After completing your first two years of medical school and passing the USMLE® Step 1, it is finally time to work with actual patients and put your lessons into action. It’s important to make the most of this experience. The top students are those who have access to the information, are organized, and have a plan.
Beyond knowing the medicine, it’s also vital to know how you fit into a hospital team and how you can take advantage of the opportunities that working on this setting brings to your education. In order to be successful as part of your hospital team, you need to understand and respect its hierarchy. Who are the people you’ll be working with?
The attending physician is the senior most member on the team, and as such should always be treated with the utmost respect. They are teaching the other members of the team and supervising the medical care of all patients taken care of by members of your team. Treating them with respect will also earn you respect in return. You will also want to get to know their preferences for how to present patients. This will help you make yourself an asset on the team.
The fellow is the second-in-command, so they will step in for the attending when needed. They will also be a great resource because they are a fully licensed physician, working to earn an additional credential. A fellow has completed their residency and is working to further specialize in their chosen field. The role of each fellow on your team will be different. Take some time to figure out what role each fellow plays on your team.
Next in the hierarchy is the senior resident. This person is the backbone of the team and does most of the work. The highest ranking resident leads other residents and take care of administrative duties.
The intern, though, does most of the grunt work. An Intern is a recent medical school graduate with whom you might be working a lot with during your rotations.

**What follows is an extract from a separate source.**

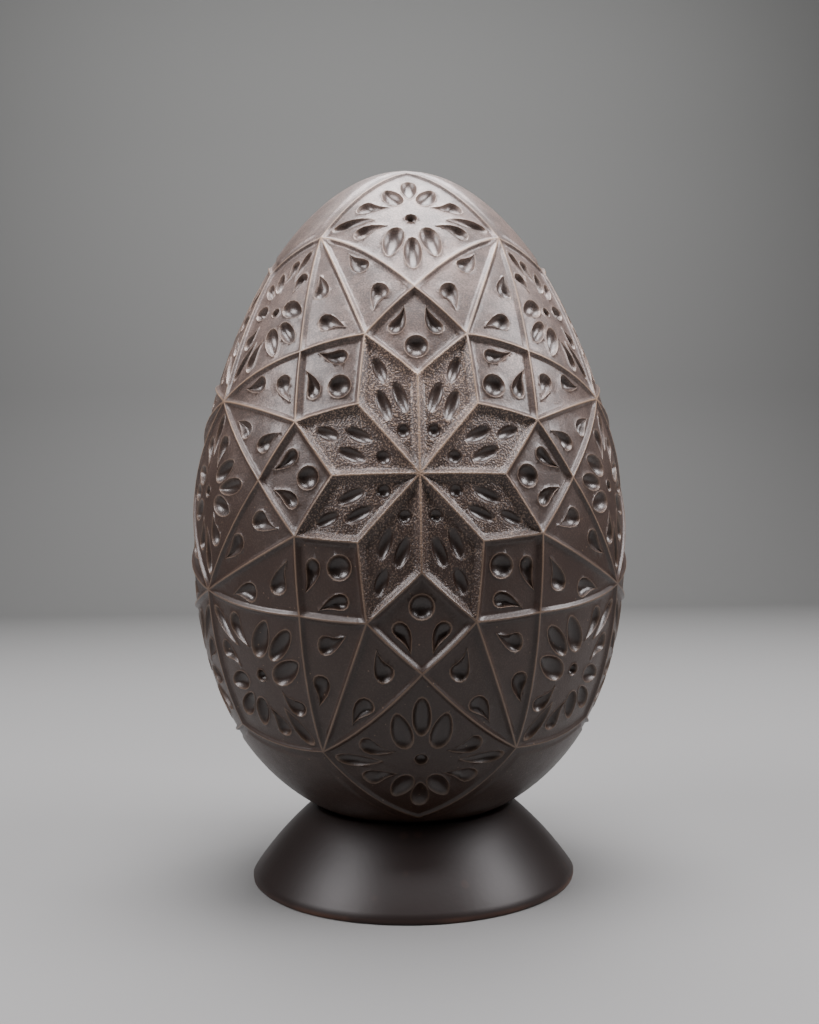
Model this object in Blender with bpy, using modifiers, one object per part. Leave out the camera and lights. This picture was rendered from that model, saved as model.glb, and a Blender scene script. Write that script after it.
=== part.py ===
"""Moulded chocolate egg with a star and flower relief, standing on a low round chocolate foot.

Metres, +Z up. The origin is on the ground under the middle of the foot. The first of the three
stars faces -Y. The egg's relief is a net of raised ridges: inside each mesh of the net the
chocolate is sunk, and round and drop-shaped hollows are cut into the sunk floors.
"""
import math

import bmesh
import bpy
from mathutils import Matrix, Vector

# Egg: half its height, and the radius and taper terms of its outline
eggHalfHeight = 0.0750
eggRadius = 0.04896
eggTaper = (0.161, 0.0325, -0.0235)

# Foot: a low flared ring of chocolate with a cup for the egg
footRadius = 0.0372
footEdgeHeight = 0.0009
footSeatRadius = 0.0234
footHeight = 0.0160
footSwell = 0.0007
footLip = 0.0012
eggLift = 0.0858
seatGap = 0.0003
turnSteps = 48

# Relief: the width of a ridge's slope, the depth of the sunk floors, and the polar panels' border
ridgeSlope = 0.0013
floorDepth = 0.00095
panelGroove = 0.0016
panelRise = 0.0007
netCuts = 2
sharpAngle = math.radians(35)

# The star's rings of points, as (latitude, turn) in degrees for the eight directions of the star,
# from straight up round its right half to straight down. The left half mirrors them.
starCentre = (1.7, 0.0)
innerTips = ((16.2, 0.0), (12.0, 14.1), (1.7, 19.5), (-7.9, 13.6), (-12.3, 0.0))
notches = ((23.1, 13.3), (10.0, 29.7), (-6.8, 28.4), (-19.7, 12.1))
outerTips = ((31.5, 0.0), (21.2, 31.1), (1.7, 39.1), (-18.6, 27.9), (-27.8, 0.0))
corners = ((44.9, 36.5), (15.4, 60.0), (-14.8, 60.0), (-43.1, 28.3))
topApex = (70.0, 0.0)
bottomApex = (-64.0, 0.0)
topValley = (39.5, 60.0)
bottomValley = (-39.5, 60.0)
starCount = 3

# Hollows in the sunk floors, as (where, towards, half length, half width). Both places are shares
# along the two sides of the cell that meet at its first corner.
hollowDepth = 0.0018
hollowBase = 0.6
hollowSides = 6
cutterRise = 0.0003
cellMiddle = (0.5, 0.5)
hollows = {
    "kite": (((0.59, 0.32), (0.69, 0.42), 0.0034, 0.0014), ((0.32, 0.59), (0.42, 0.69), 0.0034, 0.0014)),
    "square": (((0.31, 0.31), cellMiddle, 0.0027, 0.0027),),
    "flower": (((0.25, 0.25), cellMiddle, 0.0044, 0.0026), ((0.76, 0.76), cellMiddle, 0.0040, 0.0025)),
}

chocolateLook = {"color": (0.105, 0.066, 0.046, 1.0), "rough": 0.36, "metal": 0.25}
footLook = {"color": (0.030, 0.016, 0.012, 1.0), "rough": 0.34, "metal": 0.0}


def clear_scene():
    for item in list(bpy.data.objects):
        bpy.data.objects.remove(item, do_unlink=True)


def new_collection(name):
    group = bpy.data.collections.new(name)
    bpy.context.scene.collection.children.link(group)
    return group


def chocolate(name, look):
    material = bpy.data.materials.new(name)
    material.use_nodes = True
    shader = material.node_tree.nodes["Principled BSDF"]
    shader.inputs["Base Color"].default_value = look["color"]
    shader.inputs["Roughness"].default_value = look["rough"]
    shader.inputs["Metallic"].default_value = look["metal"]
    return material


def outline(angle):
    """Radius and height of the egg's outline at an angle from its top, about its middle."""
    cosine = math.cos(angle)
    slim, full, tip = eggTaper
    swell = 1 - slim * cosine + full * cosine ** 2 + tip * cosine ** 3
    return eggRadius * math.sin(angle) * swell, eggHalfHeight * cosine


def egg_point(latitude, turn):
    radius, height = outline(math.radians(90 - latitude))
    around = math.radians(turn)
    return Vector((radius * math.sin(around), -radius * math.cos(around), height))


def onto_egg(point):
    """The egg's surface along the ray from its middle through the point."""
    flat = math.hypot(point.x, point.y)
    low, high = 0.0, math.pi
    for _ in range(40):
        middle = (low + high) / 2
        radius, height = outline(middle)
        if math.atan2(radius, height) < math.atan2(flat, point.z):
            low = middle
        else:
            high = middle
    radius, height = outline((low + high) / 2)
    if flat < 1e-7:
        return Vector((0, 0, height))
    return Vector((point.x * radius / flat, point.y * radius / flat, height))


def star_points(star):
    """The star's four rings of eight points, each ring starting straight up and running right."""
    middle = star * 360 / starCount

    def ring(right, closed):
        left = [(lat, -turn) for lat, turn in reversed(right)]
        if closed:
            left = left[1:-1]
        return [egg_point(lat, turn + middle) for lat, turn in list(right) + left]

    rings = {"centre": egg_point(starCentre[0], starCentre[1] + middle)}
    rings["tip"] = ring(innerTips, True)
    rings["notch"] = ring(notches, False)
    rings["outer"] = ring(outerTips, True)
    rings["corner"] = ring(corners, False)
    for name, (lat, turn) in (("topApex", topApex), ("bottomApex", bottomApex),
                              ("topValley", topValley), ("bottomValley", bottomValley)):
        rings[name] = egg_point(lat, turn + middle)
        rings[name + "Left"] = egg_point(lat, middle - turn)
    return rings


def star_cells(star):
    """The cells of the net that belong to one star, as lists of corner points by kind."""
    point = star_points(star)
    tip, notch, outer, corner = (point[name] for name in ("tip", "notch", "outer", "corner"))
    cells = {"kite": [], "square": [], "triangle": [], "flower": [], "topPanel": [], "bottomPanel": []}
    for k in range(8):
        before, after = (k - 1) % 8, (k + 1) % 8
        cells["kite"].append((point["centre"], tip[k], notch[k], tip[after]))
        cells["square"].append((tip[k], notch[before], outer[k], notch[k]))
        cells["triangle"].append((notch[k], outer[k], corner[k]))
        cells["triangle"].append((notch[k], corner[k], outer[after]))
    nextStar = star_points(star + 1)
    far = {0: point["topApex"], 1: point["topValley"], 2: nextStar["outer"][6],
           3: point["bottomValley"], 4: point["bottomApex"],
           5: point["bottomValleyLeft"], 7: point["topValleyLeft"]}
    for k, end in far.items():
        cells["flower"].append((outer[k], corner[k - 1], end, corner[k]))
    for panel, pole, apex, valley, sides in (
            ("topPanel", 0, "topApex", "topValley", (0, 7)),
            ("bottomPanel", 180, "bottomApex", "bottomValley", (3, 4))):
        end = egg_point(90 - pole, 0)
        cells[panel].append((end, point[apex], corner[sides[0]], point[valley]))
        cells[panel].append((end, point[apex], corner[sides[1]], point[valley + "Left"]))
    return cells


def net_mesh():
    """One closed skin of all cells, and the kind, corners and faces of each cell."""
    skin = bmesh.new()
    tag = skin.faces.layers.int.new("cell")
    cells = []
    for star in range(starCount):
        for kind, shapes in star_cells(star).items():
            for shape in shapes:
                face = skin.faces.new([skin.verts.new(place) for place in shape])
                face[tag] = len(cells)
                cells.append({"kind": kind, "corners": shape, "faces": []})
    bmesh.ops.remove_doubles(skin, verts=skin.verts, dist=0.000001)
    bmesh.ops.recalc_face_normals(skin, faces=skin.faces)
    bmesh.ops.subdivide_edges(skin, edges=skin.edges[:], cuts=netCuts, use_grid_fill=True)
    for vert in skin.verts:
        vert.co = onto_egg(vert.co)
    skin.normal_update()
    for face in skin.faces:
        cells[face[tag]]["faces"].append(face)
    return skin, cells


def inset(skin, faces, thickness, depth):
    bmesh.ops.inset_region(skin, faces=faces, thickness=thickness, depth=depth,
                           use_even_offset=True, use_boundary=True)


def sink_cells(skin, cells):
    """Sinks the floor of every cell, which leaves the net of ridges standing between them."""
    for cell in cells:
        if "Panel" not in cell["kind"]:
            inset(skin, cell["faces"], ridgeSlope, -floorDepth)
    for kind in ("topPanel", "bottomPanel"):
        faces = [face for cell in cells if cell["kind"] == kind for face in cell["faces"]]
        inset(skin, faces, ridgeSlope, -floorDepth)
        inset(skin, faces, panelGroove, 0.0)
        inset(skin, faces, ridgeSlope, panelRise)


def cell_spot(corners, share):
    """The place in a four-sided cell at a share along each of its sides from the first corner."""
    s, t = share
    first, side, across, otherSide = corners
    return onto_egg(first * (1 - s) * (1 - t) + side * s * (1 - t) + across * s * t + otherSide * (1 - s) * t)


def add_cutter(tool, corners, spot, towards, halfLength, halfWidth):
    """A tapering plug, long in one direction, from just above a cell's floor down into it."""
    place = cell_spot(corners, spot)
    outward = place.normalized()
    along = cell_spot(corners, towards) - place
    along = (along - outward * along.dot(outward)).normalized()
    across = outward.cross(along)
    middle = place + outward * ((cutterRise - hollowDepth) / 2 - floorDepth)
    frame = Matrix((along * halfLength, across * halfWidth, outward)).transposed().to_4x4()
    bmesh.ops.create_cone(tool, cap_ends=True, cap_tris=True, segments=hollowSides,
                          radius1=hollowBase, radius2=1, depth=hollowDepth + cutterRise,
                          matrix=Matrix.Translation(middle) @ frame)


def make_cutter(group, cells):
    tool = bmesh.new()
    for cell in cells:
        for hollow in hollows.get(cell["kind"], ()):
            add_cutter(tool, cell["corners"], *hollow)
    bmesh.ops.recalc_face_normals(tool, faces=tool.faces)
    mesh = bpy.data.meshes.new("hollowCutter")
    tool.to_mesh(mesh)
    tool.free()
    cutter = bpy.data.objects.new("hollowCutter", mesh)
    group.objects.link(cutter)
    cutter.location.z = eggLift
    cutter.hide_render = True
    cutter.display_type = "WIRE"
    return cutter


def make_egg(group, cutterGroup, material):
    skin, cells = net_mesh()
    sink_cells(skin, cells)
    mesh = bpy.data.meshes.new("egg")
    skin.to_mesh(mesh)
    skin.free()
    egg = bpy.data.objects.new("egg", mesh)
    group.objects.link(egg)
    egg.location.z = eggLift
    mesh.materials.append(material)
    mesh.shade_smooth()
    mesh.set_sharp_from_angle(angle=sharpAngle)
    cut = egg.modifiers.new("hollows", "BOOLEAN")
    cut.operation = "DIFFERENCE"
    cut.solver = "EXACT"
    cut.object = make_cutter(cutterGroup, cells)
    return egg


def foot_profile():
    """Half section of the foot, from the middle of its cup out over the lip and down to the ground."""
    points = []
    cupSteps = 4
    for step in range(cupSteps + 1):
        radius = (footSeatRadius - footLip) * step / cupSteps
        points.append((radius, cup_height(radius)))
    innerEdge = Vector((footSeatRadius, footHeight))
    outerEdge = Vector((footRadius, footEdgeHeight))
    points.append((footSeatRadius - footLip * 0.4, footHeight + footLip * 0.12))
    flankSteps = 5
    middle = (innerEdge + outerEdge) / 2
    normal = Vector((innerEdge.y - outerEdge.y, outerEdge.x - innerEdge.x)).normalized()
    bend = middle + normal * footSwell * 2
    for step in range(flankSteps + 1):
        share = step / flankSteps
        spot = innerEdge * (1 - share) ** 2 + bend * 2 * share * (1 - share) + outerEdge * share ** 2
        points.append(tuple(spot))
    points += [(footRadius, 0.0), (0.0, 0.0)]
    return points


def cup_height(radius):
    """Height of the cup at a radius: the egg's outline, kept the seat's gap below it."""
    low, high = math.pi * 0.75, math.pi
    for _ in range(40):
        middle = (low + high) / 2
        if outline(middle)[0] > radius:
            low = middle
        else:
            high = middle
    return outline(high)[1] + eggLift - seatGap


def make_foot(group, material):
    points = foot_profile()
    mesh = bpy.data.meshes.new("foot")
    places = [(radius, 0, height) for radius, height in points]
    mesh.from_pydata(places, [(i, i + 1) for i in range(len(places) - 1)], [])
    foot = bpy.data.objects.new("foot", mesh)
    group.objects.link(foot)
    turn = foot.modifiers.new("turn", "SCREW")
    turn.axis = "Z"
    turn.angle = math.tau
    turn.steps = turn.render_steps = turnSteps
    turn.use_merge_vertices = True
    turn.merge_threshold = 0.00001
    turn.use_smooth_shade = True
    mesh.materials.append(material)
    return foot


clear_scene()
parts = new_collection("chocolateEgg")
cutters = new_collection("cutters")
make_egg(parts, cutters, chocolate("eggChocolate", chocolateLook))
make_foot(parts, chocolate("footChocolate", footLook))
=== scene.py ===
# Moulded chocolate egg with a star and flower relief, on its low round chocolate foot
import math
from collections import Counter

import bpy
from mathutils import Matrix, Vector, noise


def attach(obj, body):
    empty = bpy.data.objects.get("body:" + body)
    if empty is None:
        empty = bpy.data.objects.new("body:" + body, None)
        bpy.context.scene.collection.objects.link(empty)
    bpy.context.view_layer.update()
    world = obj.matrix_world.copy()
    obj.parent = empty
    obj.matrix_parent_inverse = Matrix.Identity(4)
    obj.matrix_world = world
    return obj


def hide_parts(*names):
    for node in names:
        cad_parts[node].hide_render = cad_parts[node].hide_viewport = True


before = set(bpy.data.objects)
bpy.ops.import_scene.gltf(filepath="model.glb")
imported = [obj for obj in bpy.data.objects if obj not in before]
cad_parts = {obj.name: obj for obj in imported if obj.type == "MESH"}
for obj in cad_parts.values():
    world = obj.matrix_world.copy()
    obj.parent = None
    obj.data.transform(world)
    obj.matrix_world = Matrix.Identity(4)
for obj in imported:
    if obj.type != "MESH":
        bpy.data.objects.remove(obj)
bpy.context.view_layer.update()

millimetre = 0.001

# lengths too small to divide by
tiny = {
    "fromAxis": 1e-5,
    "side": 1e-4,
    "sideSquared": 1e-9,
}

# the egg is worked out in millimetres about its own middle
eggForm = {
    "halfHeight": 75.0,
    "radius": 48.96,
    "taper": (0.161, 0.0325, -0.0235),
    "lift": 85.8,  # from the ground to the egg's middle
    "stars": 3,
    "searchSteps": 34,
    "slopeStep": 0.001,
    "mergeDistance": 0.00002,  # metres, as the egg has its final size by then
    "floorShading": 50,  # how far the large faces rule the shading
}

# the star's rings of points as (latitude, turn) in degrees,
# from straight up round the right half to straight down
starNet = {
    "centre": (1.7, 0.0),
    "tip": ((16.2, 0.0), (12.0, 14.1), (1.7, 19.5), (-7.9, 13.6), (-12.3, 0.0)),
    "notch": ((23.1, 13.3), (10.0, 29.7), (-6.8, 28.4), (-19.7, 12.1)),
    "outer": ((31.5, 0.0), (21.2, 31.1), (1.7, 39.1), (-18.6, 27.9), (-27.8, 0.0)),
    "corner": ((44.9, 36.5), (15.4, 60.0), (-14.8, 60.0), (-43.1, 28.3)),
    "topApex": (70.0, 0.0),
    "bottomApex": (-64.0, 0.0),
    "topValley": (39.5, 60.0),
    "bottomValley": (-39.5, 60.0),
}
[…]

They may also be rotating through different specialities while completing their intern year. The intern is next on the hierarchy and will be in the role you will have soon enough. Before that, though, you will be a fourth-year med student.
Fourth-year Med Student
The fourth-year med student will have the clearest memories of the demands placed on you, and would be a great person to look to for advice, especially as you are new on the team. They are more likely to be sympathetic to the challenges you will face, as they were most recently in your position.
Third-year Med Student
As a third-year med student, your three main tasks will be to co-carry a few patients with the intern, present those patients to the attending physician, and give presentations to the team on designated topics. Beyond those presentations to the team, you should generally strive to be an actively engaged member of the team. The attending, fellow, and others on your team want to see you are hungry to learn and eager to contribute.
Before you meet your team, you can also send an introductory email to the point-person on your team. Remember first impressions can last, so make a good one. Be professional and kind and show that you’re ready to work.
Follow the team’s lead on routines such as when they take lunch breaks, when they write notes, and when they take the time to bond. You can also ask how you can help during your work breaks. During these and any meetings, make sure you stay professional. Any unprofessional conduct will appear as a note on your transcript. Identify boundaries set by your team to show you can be a team player and a valuable colleague.
The best way to leave a good and lasting impression on your hospital team is to always show up ready to learn and connect. The experience you will have in your hospital will ultimately depend on what you are willing to put into your time there.